* WHAT THE TASK ASKS: Among the entries below, find the lines with "from" and copy them.

Modeling code records:
::::
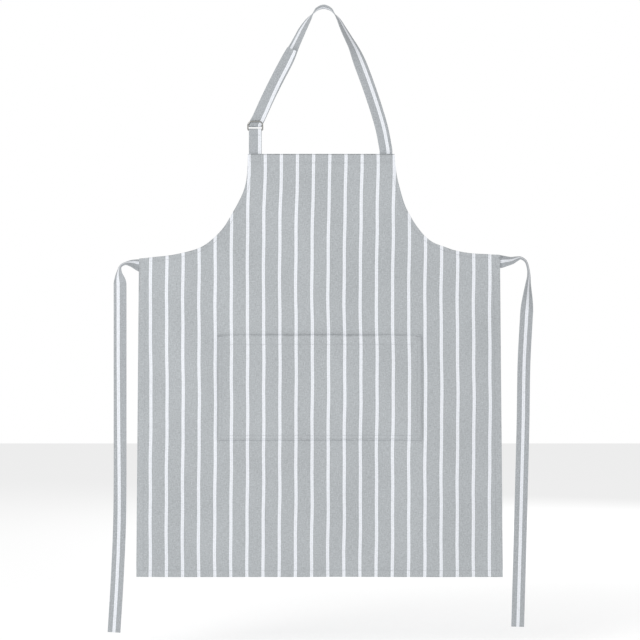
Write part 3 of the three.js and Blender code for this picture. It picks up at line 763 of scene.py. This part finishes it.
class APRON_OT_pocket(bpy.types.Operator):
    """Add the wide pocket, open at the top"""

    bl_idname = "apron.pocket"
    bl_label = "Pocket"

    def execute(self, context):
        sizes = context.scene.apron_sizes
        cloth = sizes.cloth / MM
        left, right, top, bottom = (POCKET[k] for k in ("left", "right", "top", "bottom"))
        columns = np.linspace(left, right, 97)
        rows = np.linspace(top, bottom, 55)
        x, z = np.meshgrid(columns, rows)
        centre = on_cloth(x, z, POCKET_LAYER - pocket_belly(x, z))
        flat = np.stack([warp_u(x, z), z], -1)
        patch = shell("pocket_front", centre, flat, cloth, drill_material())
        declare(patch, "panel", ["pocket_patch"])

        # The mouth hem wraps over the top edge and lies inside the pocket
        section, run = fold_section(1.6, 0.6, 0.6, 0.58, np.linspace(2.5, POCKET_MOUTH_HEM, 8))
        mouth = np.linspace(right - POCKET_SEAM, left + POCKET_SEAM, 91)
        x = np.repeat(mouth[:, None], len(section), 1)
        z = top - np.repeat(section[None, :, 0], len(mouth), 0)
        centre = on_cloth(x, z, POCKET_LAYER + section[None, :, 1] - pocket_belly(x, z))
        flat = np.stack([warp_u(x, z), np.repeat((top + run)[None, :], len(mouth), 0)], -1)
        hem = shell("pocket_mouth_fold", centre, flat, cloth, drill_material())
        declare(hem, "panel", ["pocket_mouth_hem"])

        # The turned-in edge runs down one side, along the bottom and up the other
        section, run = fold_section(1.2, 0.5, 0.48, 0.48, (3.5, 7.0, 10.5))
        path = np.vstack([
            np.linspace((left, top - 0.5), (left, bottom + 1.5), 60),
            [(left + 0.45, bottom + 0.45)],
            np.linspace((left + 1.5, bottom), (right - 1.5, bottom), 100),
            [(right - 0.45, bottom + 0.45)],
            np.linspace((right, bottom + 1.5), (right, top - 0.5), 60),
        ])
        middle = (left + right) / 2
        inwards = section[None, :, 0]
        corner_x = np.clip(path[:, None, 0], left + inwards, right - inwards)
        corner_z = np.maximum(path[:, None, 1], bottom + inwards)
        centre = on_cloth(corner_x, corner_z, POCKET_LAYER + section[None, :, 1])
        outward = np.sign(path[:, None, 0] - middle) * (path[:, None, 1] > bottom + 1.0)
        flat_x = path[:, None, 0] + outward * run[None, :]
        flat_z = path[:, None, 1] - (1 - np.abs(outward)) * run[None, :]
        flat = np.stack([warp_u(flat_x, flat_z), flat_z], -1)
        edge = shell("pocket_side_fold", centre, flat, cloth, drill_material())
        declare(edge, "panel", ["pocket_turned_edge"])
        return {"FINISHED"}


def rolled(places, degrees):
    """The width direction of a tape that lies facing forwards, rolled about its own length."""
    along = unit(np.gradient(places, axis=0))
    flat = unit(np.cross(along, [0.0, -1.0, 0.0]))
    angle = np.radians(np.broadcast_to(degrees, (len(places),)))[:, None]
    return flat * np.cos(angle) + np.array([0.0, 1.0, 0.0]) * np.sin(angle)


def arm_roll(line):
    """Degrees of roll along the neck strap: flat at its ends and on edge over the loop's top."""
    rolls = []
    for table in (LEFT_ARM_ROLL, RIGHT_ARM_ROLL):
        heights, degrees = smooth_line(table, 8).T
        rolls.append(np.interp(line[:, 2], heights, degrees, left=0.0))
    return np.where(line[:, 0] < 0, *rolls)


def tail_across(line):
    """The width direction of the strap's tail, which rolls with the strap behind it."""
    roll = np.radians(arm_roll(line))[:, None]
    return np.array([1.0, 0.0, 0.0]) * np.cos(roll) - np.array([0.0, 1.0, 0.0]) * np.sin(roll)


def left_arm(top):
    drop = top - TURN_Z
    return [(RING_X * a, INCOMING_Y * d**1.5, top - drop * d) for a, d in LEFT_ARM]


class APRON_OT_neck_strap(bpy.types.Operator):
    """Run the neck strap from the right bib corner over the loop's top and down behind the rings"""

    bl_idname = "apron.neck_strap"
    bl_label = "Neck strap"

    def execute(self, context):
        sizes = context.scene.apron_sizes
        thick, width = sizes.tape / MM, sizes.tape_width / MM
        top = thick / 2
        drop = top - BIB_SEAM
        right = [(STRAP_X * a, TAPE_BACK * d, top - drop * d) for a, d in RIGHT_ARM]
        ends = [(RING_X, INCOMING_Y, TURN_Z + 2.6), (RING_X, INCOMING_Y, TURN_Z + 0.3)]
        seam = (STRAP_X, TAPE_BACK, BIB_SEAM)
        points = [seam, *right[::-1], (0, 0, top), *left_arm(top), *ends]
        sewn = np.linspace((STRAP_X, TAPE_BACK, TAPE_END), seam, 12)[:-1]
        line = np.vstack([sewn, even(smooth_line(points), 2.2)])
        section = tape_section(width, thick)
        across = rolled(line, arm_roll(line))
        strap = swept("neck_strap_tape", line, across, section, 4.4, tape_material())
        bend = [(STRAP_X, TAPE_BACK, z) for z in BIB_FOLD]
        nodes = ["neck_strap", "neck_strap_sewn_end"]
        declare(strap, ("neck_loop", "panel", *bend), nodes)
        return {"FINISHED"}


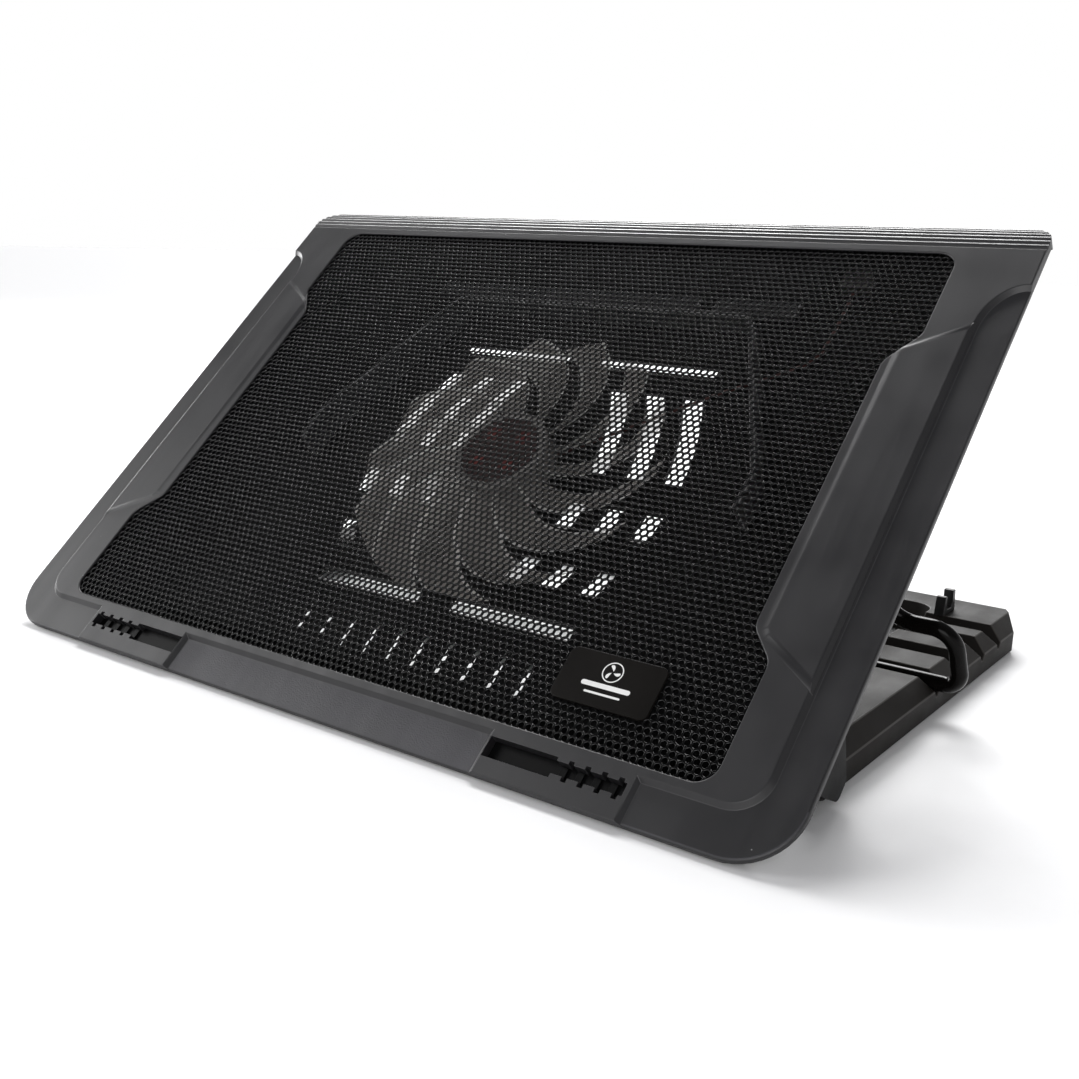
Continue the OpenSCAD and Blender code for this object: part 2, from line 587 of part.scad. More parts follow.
::::
* THE SOLUTION:
    """Run the neck strap from the right bib corner over the loop's top and down behind the rings"""
Continue the OpenSCAD and Blender code for this object: part 2, from line 587 of part.scad. More parts follow.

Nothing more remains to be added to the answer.